Airport developers who were planning exclusive terminals for low-cost carriers have begun re-drawing plans as almost all domestic carriers are now switching to low-cost operations.

india Updated: Aug 23, 2009 16:35 IST

Airport developers who were planning exclusive terminals for low-cost carriers have begun re-drawing plans as almost all domestic carriers are now switching to low-cost operations.

"We have to rework and redraw plans as most scheduled domestic carriers will now largely operate as low-cost carriers," said an official of the Airports Authority of India (AAI).

All major airports, including international airports, had earlier planned to have separate no-frill terminals for low-cost carriers. "This has to be reworked," the official told IANS requesting anonymity.

While national carrier Air India is set to launch its low cost operations next month, other full service carriers like Jet Airways and Kingfisher Airlines have already launched such operations on several domestic routes.

Air India has planned to gradually shift to the low-cost model on 70-75 per cent of its domestic routes.

As a result, the AAI official said, the focus now would be on subsidising an airport's operational costs to meet the demand of low-cost operations. "The investment plan has to be worked out accordingly," he said.

This would be in the case of international and bigger airports where traffic movement was higher.

Currently, charges for airport usage, navigation and other operational costs are the same for low-cost and other carriers.

Delhi International Airport Ltd (DIAL), which operates the Indira Gandhi International Airport at the national capital, has already planned to use an existing terminal, 1D, as low-cost terminal once the upcoming terminal 3 begins operations next March.

A DIAL official said it was still too early to work out a new plan. "Airlines will have to take a call. As of now, we will stick to our original plan."

According to him, full fare airlines would start operating from terminal 3 after it's commissioned.

Airport developers at greenfield airports at Bangalore and Hyderabad too are unlikely to go ahead with separate terminals for low-cost carriers as had been planned earlier.

With the low-cost carriers paying the same charges, other, no-frill airport terminals were seen as a possible answer to help them cope with losses on account of soaring aviation fuel prices and operational costs.

According to the AAI official, low-cost terminals will not have aerobridges, baggage conveyor belts or even buses to carry passengers.

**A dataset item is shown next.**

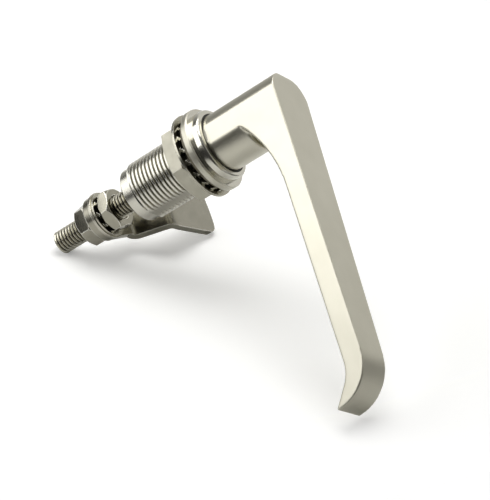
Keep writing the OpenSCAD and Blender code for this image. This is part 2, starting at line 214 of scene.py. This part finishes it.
def thread_rings(y0, y1, crest, depth, pitch, land, flat=None):
    """Rows along a screw thread, which runs out at both ends; land is the crest's share of the pitch."""
    root = 0.2
    flank = (1 - land - root) / 2
    profile = ((0.0, 0.0), (land, 0.0), (land + flank / 2, 0.5), (land + flank, 1.0),
               (land + flank + root, 1.0), (1 - flank / 2, 0.5))
    fade = 0.6 * pitch

    def row(turns, cut):
        def place(angle):
            y = max(y0, min(y1, y0 + pitch * (turns - angle / TAU)))
            run_out = min(1.0, (y - y0) / fade, (y1 - y) / fade)
            return plain_ring(crest - depth * cut * run_out, y, flat)(angle)
        return place
    turns = math.ceil((y1 - y0) / pitch) + 1
    return [row(turn + share, cut) for turn in range(turns) for share, cut in profile] + [row(turns, 0.0)]


# Finishes

def finish_base(name, colour, metallic, roughness, edge):
    """Starts a material; returns it with its tree, shader, rounded-edge normal and coordinates in mm."""
    material = bpy.data.materials.new(name)
    material.use_nodes = True
    tree = material.node_tree
    shader = tree.nodes["Principled BSDF"]
    shader.inputs["Base Color"].default_value = linear(colour)
    shader.inputs["Metallic"].default_value = metallic
    shader.inputs["Roughness"].default_value = roughness
    rounded = add_node(tree, "ShaderNodeBevel", {"Radius": edge * MM}, samples=6)
    place = add_node(tree, "ShaderNodeTexCoord")
    scaled = add_node(tree, "ShaderNodeMapping", {"Scale": (1 / MM,) * 3},
                      {"Vector": place.outputs["Object"]})
    return material, tree, shader, rounded, scaled.outputs["Vector"]


def mottle(tree, at, size, low=0.0, high=1.0, detail=3.0):
    """Noise with features of a size in mm, mapped to a range of values."""
    noise = add_node(tree, "ShaderNodeTexNoise", {"Scale": 1 / size, "Detail": detail}, {"Vector": at})
    spread = add_node(tree, "ShaderNodeMapRange", {"To Min": low, "To Max": high},
                      {"Value": noise.outputs["Fac"]})
    return spread.outputs["Result"]


def blend_colours(tree, factor, first, second):
    """Mixes two hex colours by a factor."""
    mix = add_node(tree, "ShaderNodeMix", {}, {0: factor}, data_type="RGBA")
    mix.inputs[6].default_value = linear(first)
    mix.inputs[7].default_value = linear(second)
    return mix.outputs[2]


def wear_and_highlight_edges(tree, rounded, colour, edge_wear_and_highlight):
    """Paints the edges bright, where the rounded normal leaves that of the faces: rubbed wear and a painted
    highlight.
    """
    bright_edge_start, bright_edge_full = 0.998, 0.95
    # Painted highlight and rubbed wear: the bright colour follows every edge, whatever the light
    surface = add_node(tree, "ShaderNodeNewGeometry")
    flat = add_node(tree, "ShaderNodeVectorMath", {},
                    {0: rounded.outputs["Normal"], 1: surface.outputs["Normal"]}, operation="DOT_PRODUCT")
    edge = add_node(tree, "ShaderNodeMapRange", {"From Min": bright_edge_start, "From Max": bright_edge_full},
                    {"Value": flat.outputs["Value"]})
    mix = add_node(tree, "ShaderNodeMix", {}, {0: edge.outputs["Result"], 6: colour}, data_type="RGBA")
    mix.inputs[7].default_value = linear(edge_wear_and_highlight)
    return mix.outputs[2]


def roughen(tree, shader, rounded, height, strength, distance):
    """Adds a bump of a distance in mm over the rounded edges."""
    bump = add_node(tree, "ShaderNodeBump", {"Strength": strength, "Distance": distance * MM},
                    {"Height": height, "Normal": rounded.outputs["Normal"]})
    tree.links.new(bump.outputs["Normal"], shader.inputs["Normal"])


def blasted_cast_steel(name, colour, shade, roughness):
    """Investment-cast stainless steel, ground and finely blasted, and coarser towards the tip."""
    clouds_size, grain_size = 9, 1.6
    coarser_from, coarser_to, tip_extra = -25, -90, 0.12
    material, tree, shader, rounded, at = finish_base(name, colour, 1.0, roughness, edge=0.2)
    clouds = mottle(tree, at, clouds_size)
    tree.links.new(blend_colours(tree, clouds, colour, shade), shader.inputs["Base Color"])
    grain = mottle(tree, at, grain_size, low=-0.01, high=0.02)
    height = add_node(tree, "ShaderNodeSeparateXYZ", {}, {"Vector": at}).outputs["Z"]
    coarser = add_node(tree, "ShaderNodeMapRange",
                       {"From Min": coarser_from, "From Max": coarser_to,
                        "To Min": roughness, "To Max": roughness + tip_extra},
                       {"Value": height})
    both = add_node(tree, "ShaderNodeMath", {}, {0: coarser.outputs["Result"], 1: grain}, operation="ADD")
    tree.links.new(both.outputs["Value"], shader.inputs["Roughness"])
    # The blast's real pits are 0.05 mm wide; they are drawn at 0.22 mm to show as a faint grain
    pits = mottle(tree, at, 0.22, detail=2.0)
    roughen(tree, shader, rounded, pits, strength=0.25, distance=0.012)
    return material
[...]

Moreover, some airports may not be air-conditioned.

"But these terminals will provide connectivity across India by offering low operational charges to airlines, thus helping to keep tickets affordable," he added.

Currently, IndiGo Airlines, SpiceJet, GoAir as well as JetLite and Kingfisher Red, the low cost arms of Jet Airways and Kingfisher Airlines, besides a few more airlines, operate as low-cost carriers.

These carriers, which charge lower fares, have improved their market shares and load factor. A few even reported profits in the last quarter.

However, bigger carriers in India have reported losses, and are mulling steps to bring down overheads. Air India, for instance, which reportedly incurred losses of over Rs 5,000 crore ($1 billion) last fiscal, is now thinking of moving out of its headquarters at Nariman Point in Mumbai and its regional office in Delhi.